The client was expecting 10000 student logins, so we had done load testing for 10000 users as asked by the client. After this testing, we decided to organise a mock test with real students on Sunday at 5 PM. We were ready.

The exam started at 5 PM, and we got a traffic of 25000 students simultaneously. Still, everyone was cool as we had already set up the auto scaling for the server. But we forgot one thing. Auto scaling isn’t instant and the server scaling time can vary from seconds to minutes, and the server went down. After 5 minutes, the server was ready to handle this load, but another problem hit us. All the cache expired simultaneously as the cache TTL was set to expire between 5 PM to 6 PM every Sunday.

So 25,000 students hit the system, and the cache expired simultaneously, so all requests went straight to DB , and DB slowed everything. The exam hadn’t even started properly. We were frantically checking logs, and students were refreshing their screens.

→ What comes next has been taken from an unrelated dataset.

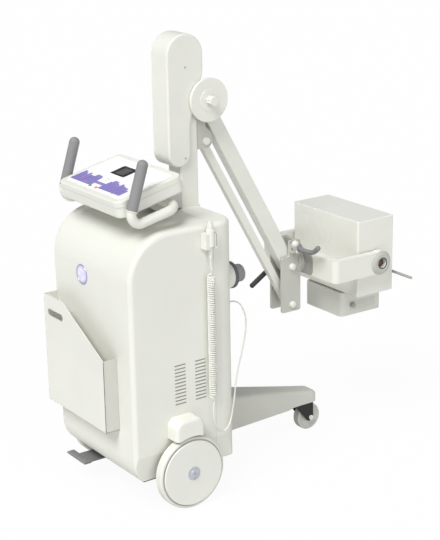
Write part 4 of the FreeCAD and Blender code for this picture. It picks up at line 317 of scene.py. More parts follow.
def place_effect(tree, group, **values):
    """A group node with its values set."""
    node = add(tree, "Group")
    node.node_tree = group
    return fill(tree, node, **values)


def add_relief(tree, height, strength):
    """A bump from a height, on the Principled shader."""
    relief = add(tree, "Bump", Strength=strength, Distance=0.001, Height=height)
    fill(tree, tree.nodes["Principled BSDF"], Normal=relief.outputs["Normal"])


def finish(name, tones, rough, gloss_drift=0.06, metal=0.0, coat=0.0, grain=900, cloud=6, bump=0.06,
           dust=0.10, ribs=None, rib_bump=0.0, zone=None, shine=0.5):
    """A surface with clouds in its tone, rubbed edges with a painted highlight, light dust and a fine bump.

    tones gives the main, the drifting and the rubbed tone; the rubbed tone is also a painted highlight on
    edges. ribs gives a direction and a count per metre; zone gives a direction, a limit and a second tone.
    """
    material, tree, shader = fresh_material(name)
    main, drift, edge = (tone(code) for code in tones.split())
    body = place_effect(tree, grain_group, Grain_Scale=grain, Cloud_Scale=cloud)
    rubbed_and_highlight = place_effect(tree, edge_wear_and_highlight_group, Reach=EDGE_REACH)
    dusty = place_effect(tree, dust_group, Amount=dust)
    colour = blend_tones(tree, body.outputs["Cloud"], main, drift)
    if zone:
        part = place_effect(tree, zone_group, Along_X=zone[0], Along_Y=zone[1], Along_Z=zone[2],
                            Limit=zone[3])
        colour = blend_tones(tree, part.outputs["Mask"], colour, tone(zone[4]))
    # The edge tone is rubbed paint and also a painted highlight along every edge.
    colour = blend_tones(tree, rubbed_and_highlight.outputs["Mask"], colour, edge)
    colour = blend_tones(tree, dusty.outputs["Mask"], colour, tone(DUST_TONE))
    spread = add(tree, "MapRange", Value=body.outputs["Cloud"], To_Min=rough - gloss_drift,
                 To_Max=rough + gloss_drift)
    fill(tree, shader, Base_Color=colour, Roughness=spread.outputs["Result"], Metallic=metal,
         Specular_IOR_Level=shine, Coat_Weight=coat)
    height = body.outputs["Height"]
    if ribs:
        lines = place_effect(tree, rib_group, Along_X=ribs[0], Along_Y=ribs[1], Along_Z=ribs[2],
                             Ribs_per_Metre=ribs[3])
        ridge = math_node(tree, "MULTIPLY", lines.outputs["Height"], rib_bump)
        height = math_node(tree, "ADD", height, ridge)
    add_relief(tree, height, bump)
    return material


print("finish builder ready")

# %% [markdown]
# The whole unit is cream: moulded covers, smoother enamel on the column, arm and head, and a
# slightly greyer enamel on the cast brackets and the leg. Small parts are grey, dark or violet.

# %% The finishes
casing = finish("casing_cream", "E7E7DF E3E3DA F0F0EA", 0.42, bump=0.10, dust=0.06, cloud=3)
cover = finish("cover_cream", "E9E9E1 E5E5DC F1F1EB", 0.40, bump=0.09, dust=0.05, cloud=4)
enamel = finish("enamel_white", "E8E8E0 E4E4DB F2F2EC", 0.33, coat=0.15, grain=420, bump=0.03,
                dust=0.06)
# The zone past x 151 mm darkens the bin's right side: painted shade on the sheet's narrow side.
sheet = finish("sheet_cream_shaded_side", "E5E5DD E1E1D9 F0F0EA", 0.38, grain=350, bump=0.04, dust=0.08,
               zone=(-1, 0, 0, -0.1512, "CFCFC7"))
bracket = finish("bracket_grey", "C3C3BC BDBDB6 D8D8D1", 0.38, coat=0.1, grain=380, bump=0.05)
leg_paint = finish("leg_cream", "D0D0C8 CACAC1 E0E0D8", 0.40, grain=380, bump=0.05, dust=0.16)
steel = finish("plated_steel", "BFC1C4 AEB0B3 DADCDE", 0.28, metal=1.0, grain=1500, bump=0.03,
               dust=0.03)
chassis = finish("chassis_black", "2B2B2C 232324 5A5A58", 0.5, grain=500, bump=0.08, dust=0.25)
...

The Thundering Herd Problem

Before going to the technical definition, we need to understand how a user reacts to online sale opening. Everyone is ready with their wishlists, fingers on the ‘Buy Now’ button, so websites face high traffic. But when the website starts slowing down, then the user continuously starts refreshing the page. So here is the situation: the website is slow because of high load and everyone refreshes the page to get faster response which increases the load even further and it may lead to system failure.

This is exactly what happens inside your system too. When thousands of requests hit the system at the same time, the system can’t handle it. That’s the Thundering Herd Problem.

This problem commonly occurs in three places in your system.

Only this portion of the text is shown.